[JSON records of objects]
★ ★ ★ ★

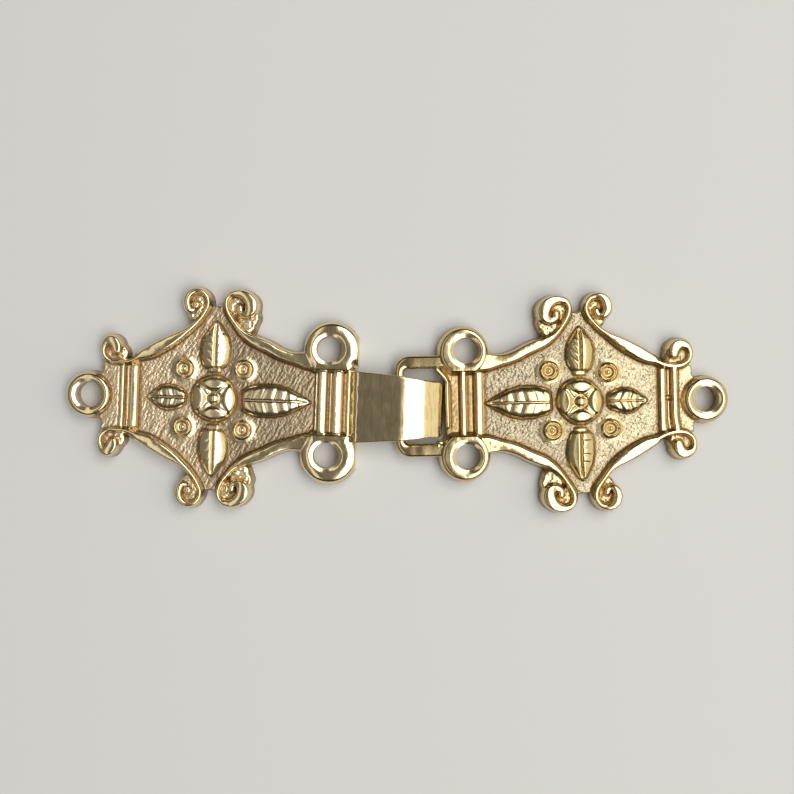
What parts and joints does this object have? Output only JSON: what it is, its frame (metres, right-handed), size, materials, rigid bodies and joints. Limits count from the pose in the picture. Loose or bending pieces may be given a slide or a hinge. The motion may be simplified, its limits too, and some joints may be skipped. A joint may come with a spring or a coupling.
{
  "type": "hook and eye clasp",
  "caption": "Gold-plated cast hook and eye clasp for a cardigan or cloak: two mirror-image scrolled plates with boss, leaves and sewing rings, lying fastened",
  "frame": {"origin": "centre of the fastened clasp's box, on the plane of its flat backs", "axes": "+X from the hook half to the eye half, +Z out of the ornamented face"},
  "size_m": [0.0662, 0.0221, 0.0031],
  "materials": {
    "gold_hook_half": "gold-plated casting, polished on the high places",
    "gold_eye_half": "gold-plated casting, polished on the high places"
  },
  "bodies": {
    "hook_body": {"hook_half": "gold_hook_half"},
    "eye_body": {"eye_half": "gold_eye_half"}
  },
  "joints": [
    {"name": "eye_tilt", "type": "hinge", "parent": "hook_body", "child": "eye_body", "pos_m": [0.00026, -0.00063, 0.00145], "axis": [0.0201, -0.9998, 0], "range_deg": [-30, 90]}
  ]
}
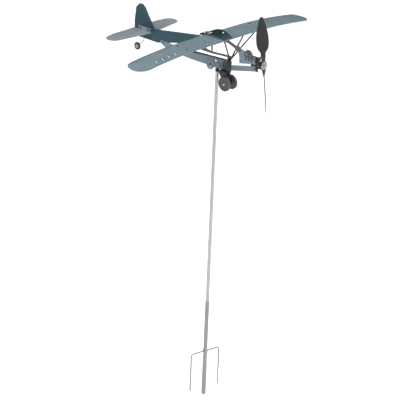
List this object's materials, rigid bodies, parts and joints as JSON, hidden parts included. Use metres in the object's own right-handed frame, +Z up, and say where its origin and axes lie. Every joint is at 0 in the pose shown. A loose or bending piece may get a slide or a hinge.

★ ★ ★ ★

### WHAT IS ASKED
Print the whole listing again, exactly.

### RESULT
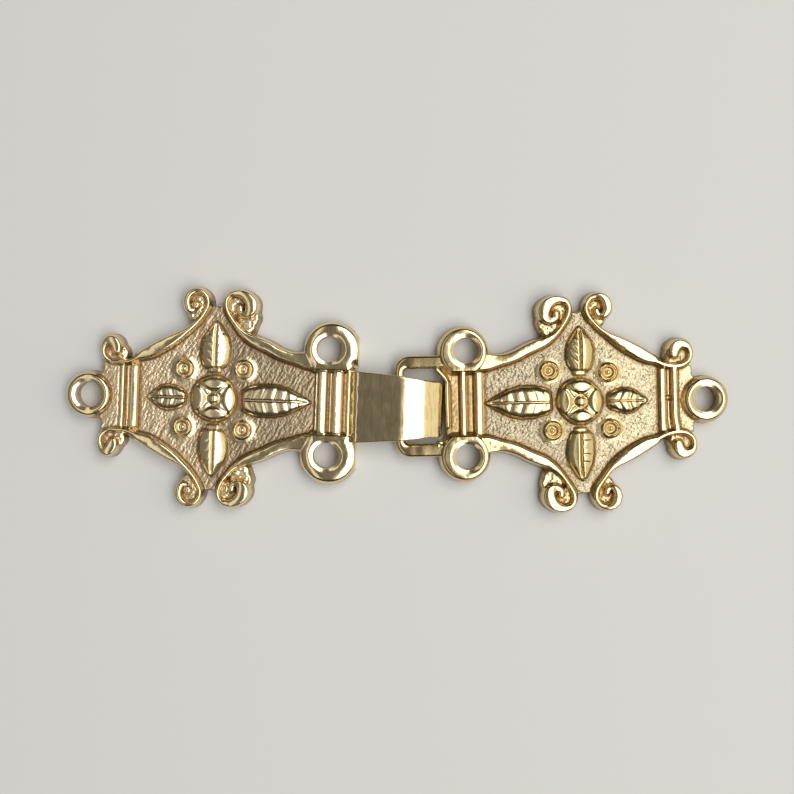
What parts and joints does this object have? Output only JSON: what it is, its frame (metres, right-handed), size, materials, rigid bodies and joints. Limits count from the pose in the picture. Loose or bending pieces may be given a slide or a hinge. The motion may be simplified, its limits too, and some joints may be skipped. A joint may come with a spring or a coupling.
{
  "type": "hook and eye clasp",
  "caption": "Gold-plated cast hook and eye clasp for a cardigan or cloak: two mirror-image scrolled plates with boss, leaves and sewing rings, lying fastened",
  "frame": {"origin": "centre of the fastened clasp's box, on the plane of its flat backs", "axes": "+X from the hook half to the eye half, +Z out of the ornamented face"},
  "size_m": [0.0662, 0.0221, 0.0031],
  "materials": {
    "gold_hook_half": "gold-plated casting, polished on the high places",
    "gold_eye_half": "gold-plated casting, polished on the high places"
  },
  "bodies": {
    "hook_body": {"hook_half": "gold_hook_half"},
    "eye_body": {"eye_half": "gold_eye_half"}
  },
  "joints": [
    {"name": "eye_tilt", "type": "hinge", "parent": "hook_body", "child": "eye_body", "pos_m": [0.00026, -0.00063, 0.00145], "axis": [0.0201, -0.9998, 0], "range_deg": [-30, 90]}
  ]
}
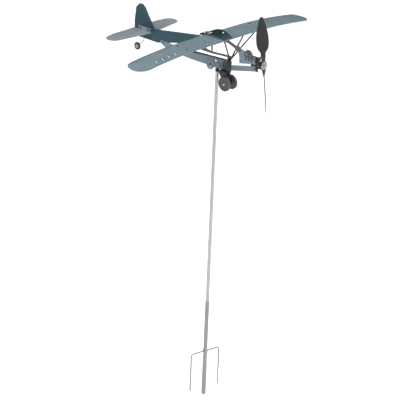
List this object's materials, rigid bodies, parts and joints as JSON, hidden parts included. Use metres in the object's own right-handed frame, +Z up, and say where its origin and axes lie. Every joint is at 0 in the pose shown. A loose or bending piece may get a slide or a hinge.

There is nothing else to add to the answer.